Artist:    Boz Scaggs
Title:    Hercules
Source:    CD: My Time: A Boz Scaggs Anthology (1969-1997) (originally released on LP: Slow Dancer)
Writer(s):    Alan Toussaint
Label:    Columbia/Legacy
Year:    1974
    Boz Scaggs has always been a restless soul. The son of a traveling salesman, Scaggs had already moved from Ohio to Oklahoma to Texas by the age of 12, at which time he attended a private school in Dallas where he met guitarist Steve Miller. The two played in bands together for a number of years, even attending college together at the University of Wisconsin-Madison. In 1963 Scaggs dropped out of college to join the army reserves, where he formed his own band, the Wigs. By 1965 the Wigs were in London, but were unable to find success as part of the beat scene there. Undaunted, Scaggs busked his way across Europe, recording his debut LP, Boz, in Stockholm. In 1967 he received a postcard from Miller inviting him to come to San Francisco and join Miller's new band there.
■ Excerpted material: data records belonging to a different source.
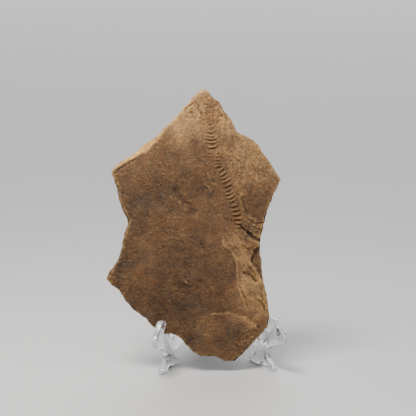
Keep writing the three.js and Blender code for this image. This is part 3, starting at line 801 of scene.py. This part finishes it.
class SlabSettings(bpy.types.PropertyGroup):
    voxel: length_property("Detail", "Spacing of the slab's points", 0.56 * MM)
    rim_jag: length_property("Rim jag", "How ragged the broken rim is", 0.45 * MM)
    rim_outset: length_property("Rim outset", "How far the rim stands outside the drawn outline", 0.4 * MM)
    # Umber is also the painted shade in the slab's hollows.
    umber: color_property("Umber", "The darkest stone, in hollows", (0.032, 0.015, 0.006))
    brown: color_property("Brown", "The common colour of the face", (0.135, 0.071, 0.031))
    tan: color_property("Tan", "The lightest stone", (0.50, 0.298, 0.107))
    rust: color_property("Rust", "Iron-stained patches", (0.52, 0.26, 0.09))
    stain: color_property("Stain", "Grey-black mineral stains", (0.042, 0.034, 0.027))
    # The worn colour is also a painted highlight on proud crests and rims.
    worn: color_property("Worn edge", "Rubbed ridges and rims", (0.50, 0.30, 0.112))
    fresh: color_property("Fresh break", "The pale broken bevel", (0.62, 0.348, 0.101))


class EaselSettings(bpy.types.PropertyGroup):
    edge_round: length_property("Edge rounding", "Radius of the plates' polished edges", 0.8 * MM)
    tint: color_property("Tint", "Colour of the clear plastic", (0.985, 0.99, 0.995))


class StageSettings(bpy.types.PropertyGroup):
    floor_color: color_property("Floor", "Colour of the plain floor", (0.39, 0.381, 0.372))
    floor_width: length_property("Floor width", "Side of the square floor", 60.0)
    light_bounces: bpy.props.IntProperty(
        name="Light bounces", description="How often light may turn inside the clear plastic",
        default=24, min=4,
    )
    world_color: color_property("Surroundings", "Colour of the even light all round", (0.80, 0.81, 0.83))


# ---- The slab ----
def ragged_outline(jag, outset):
    """The outline at about every millimetre, each point moved a little in or out."""
    corners = np.array(OUTLINE, float)
    following = np.roll(corners, -1, axis=0)
    points = []
    for start, end in zip(corners, following):
        steps = max(1, int(round(np.linalg.norm(end - start))))
        points += [start + (end - start) * step / steps for step in range(steps)]
    points = np.array(points)
    tangent = np.roll(points, -2, axis=0) - np.roll(points, 2, axis=0)
    outward = np.column_stack([tangent[:, 1], -tangent[:, 0]])
    outward /= np.linalg.norm(outward, axis=1)[:, None]
    shift = (outset + jag * layered_noise(points, 3.2, 41, layers=3, gain=0.6)) / MM
    return points + outward * shift[:, None]


def side_breaks(points):
    """How far a broken side stands in or out: thin beds that end at slightly different places."""
    beds = gradient_noise(points, (14, 14, 1.5), 51)
    crumbs = layered_noise(points, (3, 3, 1.2), 53)
    return 0.45 * np.clip(beds * 1.6, -1, 1) + 0.25 * crumbs


def refine_trackway(slab):
    """Four faces for each one along the trackway, whose marks are finer than the rest of the stone."""
    mesh = slab.data
    centres = np.empty(len(mesh.polygons) * 3)
    mesh.polygons.foreach_get("center", centres)
    centres = centres.reshape(-1, 3) / MM
    near = (distance_to_line(centres[:, :2], TRACK_LINE) < TRACK_HALF_WIDTH) & (centres[:, 2] > -0.1)
    pick_only(slab)
    bpy.ops.object.mode_set(mode="EDIT")
    bpy.ops.mesh.select_mode(type="FACE")
    bpy.ops.mesh.select_all(action="DESELECT")
    bpy.ops.object.mode_set(mode="OBJECT")
    mesh.polygons.foreach_set("select", near)
    bpy.ops.object.mode_set(mode="EDIT")
    bpy.ops.mesh.subdivide(number_cuts=1)
    bpy.ops.object.mode_set(mode="OBJECT")


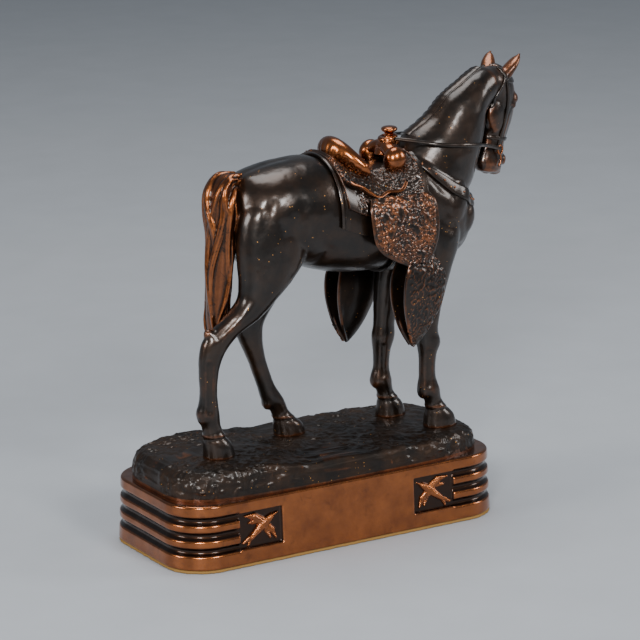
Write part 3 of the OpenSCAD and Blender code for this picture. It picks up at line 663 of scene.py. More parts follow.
def saddle_horn():
    """Lathe of a profile (height, radius) that leans forward: waisted neck, rolled cap and a shallow dome."""
    z, radius = spline([[190.5, 3.8], [193, 3.0], [195.5, 2.3], [197.6, 2.1], [198.8, 2.5], [199.4, 3.6], [200.1, 4.1],
                        [200.9, 4.0], [201.5, 3.3], [201.9, 1.8], [202.0, 0.3]], 5).T
    lean, none = (z - 190) * 0.12, 0 * z
    rows = np.stack([50.6 + lean, none, z, radius * 1.05, radius, 90 + none, none], -1)
    p = ring_points(rows[:, None], np.linspace(0, TAU, 48, endpoint=False)[None], 0, 1.0)
    return facing_out(make_mesh("saddle_horn_cap", *tube_geometry(p)))


FENDER = [[171.6, 24, 57, -26.4], [167, 21.8, 59.6, -29.4], [158, 21.8, 60.2, -31.2], [151, 23, 59.6, -31.7],
          [146, 26.5, 58, -32], [142, 32.5, 56, -32.3], [138, 41, 52.5, -32.8]]


def fender(name, side, shift):
    """Stirrup fender: rows of [z, rear x, front x, y] joined straight across, bulged by 0.8 (1 - (2v - 1)^2) and
    carved inside a plain rim."""
    rows = spline(FENDER, 22)
    v = np.linspace(0, 1, 90)[None]
    x = rows[:, 1:2] + v * (rows[:, 2:3] - rows[:, 1:2])
    belly = 0.8 * (1 - (2 * v - 1) ** 2)
    p = np.stack([x, rows[:, 3:4] - belly, rows[:, 0:1] + 0 * v], -1)
    rim = np.minimum(np.minimum(v, 1 - v) * (rows[:, 2:3] - rows[:, 1:2]), 4) / 1.6
    work = tooling(p, 2.3) * np.clip(rim - 0.4, 0, 1) + 0.45 * np.exp(-((rim - 0.35) / 0.3) ** 2)
    p[..., 1] -= 0.55 * work
    p = p * [1, -side, 1] + shift
    if side > 0:
        p = p[:, ::-1]
    return leather(name, p, 1.4, 0.25)


HOOD = [[142.5, 48, 54, 1.6], [138.5, 43, 60.5, 5], [129, 39.6, 66, 7], [118, 39, 65, 6.8], [106.5, 41, 59.5, 5.2],
        [99, 43.6, 54.2, 3.4], [93.5, 46.2, 48.8, 1.2]]
HOOD_Y = 27


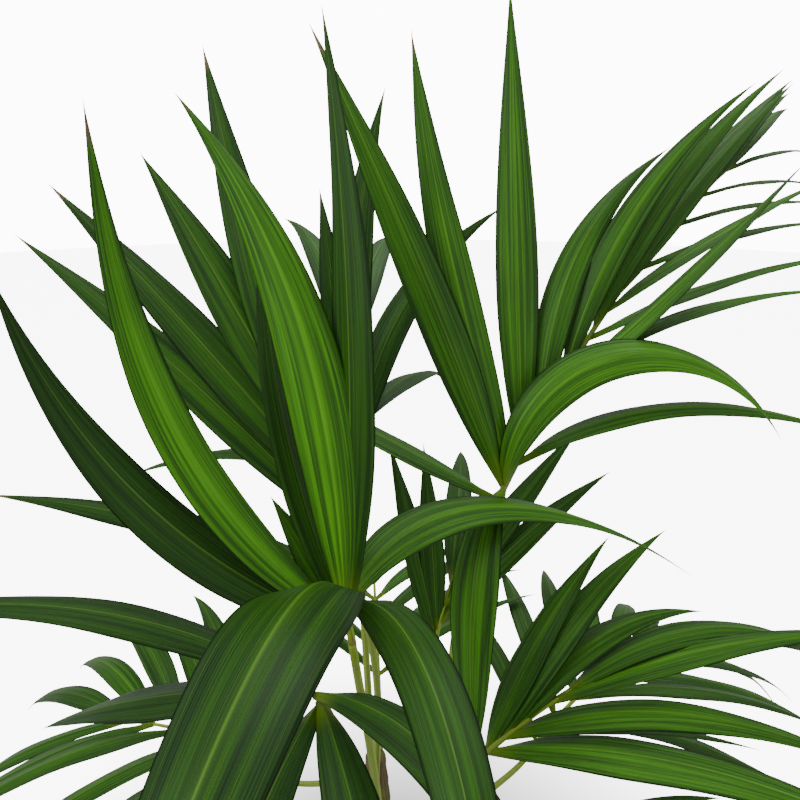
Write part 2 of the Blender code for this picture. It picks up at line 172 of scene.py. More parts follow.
RIGHT_LEAFLETS = (
    Leaflet(0.10, 48, 54, 0.24, 0.032, -18, 16, 0, 0),
    Leaflet(0.20, 42, 52, 0.27, 0.036, -18, 30, 0, 0),
    Leaflet(0.30, 37, 46, 0.25, 0.034, -26, 60, 0, 0),
    Leaflet(0.70, 20, 34, 0.31, 0.034, -20, 72, 0, 0),
    Leaflet(0.60, 8, 24, 0.32, 0.034, -10, 24, 0, 0),
    Leaflet(0.25, 4, 22, 0.32, 0.038, -30, 36, 0, 0),
    Leaflet(0.12, -12, 18, 0.36, 0.046, -20, 26, 0, 0),
    Leaflet(1.00, 14, 20, 0.28, 0.032, -4, 60, 0, 0),
)
LOW_LEFT_LEAFLETS = (
    Leaflet(0.50, -112, 0, 0.32, 0.038, 14, 60, 0, 0),
    Leaflet(0.60, -66, -5, 0.34, 0.046, -18, 60, 0, 0),
    Leaflet(0.80, -30, 24, 0.34, 0.042, -44, 100, 0, 0),
    Leaflet(0.95, 170, -8, 0.30, 0.048, -10, 28, 0, 0),
    Leaflet(0.80, 168, 30, 0.36, 0.038, 30, 32, 0, 0),
)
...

He did, and stuck around long enough to appear on the first two Steve Miller Band albums before leaving for a solo career. After one LP for Atlantic with the Muscle Shoals Rhythm Section and session guitarist Duane Allman, he briefly returned to San Francisco to play on Mother Earth's second album, Make A Joyful Noise. He signed with Columbia Records in 1971, releasing seven albums for the label before taking an eight year long break from recording following the release of his 1980 album Middle Man. His third Columbia album, Slow Dancer, featuring tunes like Alan Toussaint's Hercules, eventually went gold despite only hitting an initial peak of #81 on the album charts.

Artist:    Hot Tuna
Title:    Sunrise Dance With The Devil
Source:    CD: Yellow Fever
Writer(s):    Jorma Kaukonen
Label:    BMG/RCA (original label: Grunt)
Year:    1975
    In 1974 Hot Tuna, which had always been primarily into blues and country rock, decided to take a stab at being a power trio, with guitarist/vocalist Jorma Kaukonen and bassist Jack Casady being joined by drummer Bob Steeler. As Kaukonen, who wrote Sunrise Dance With The Devil for the 1975 LP Yellow Fever put it: "it was just fun to be loud."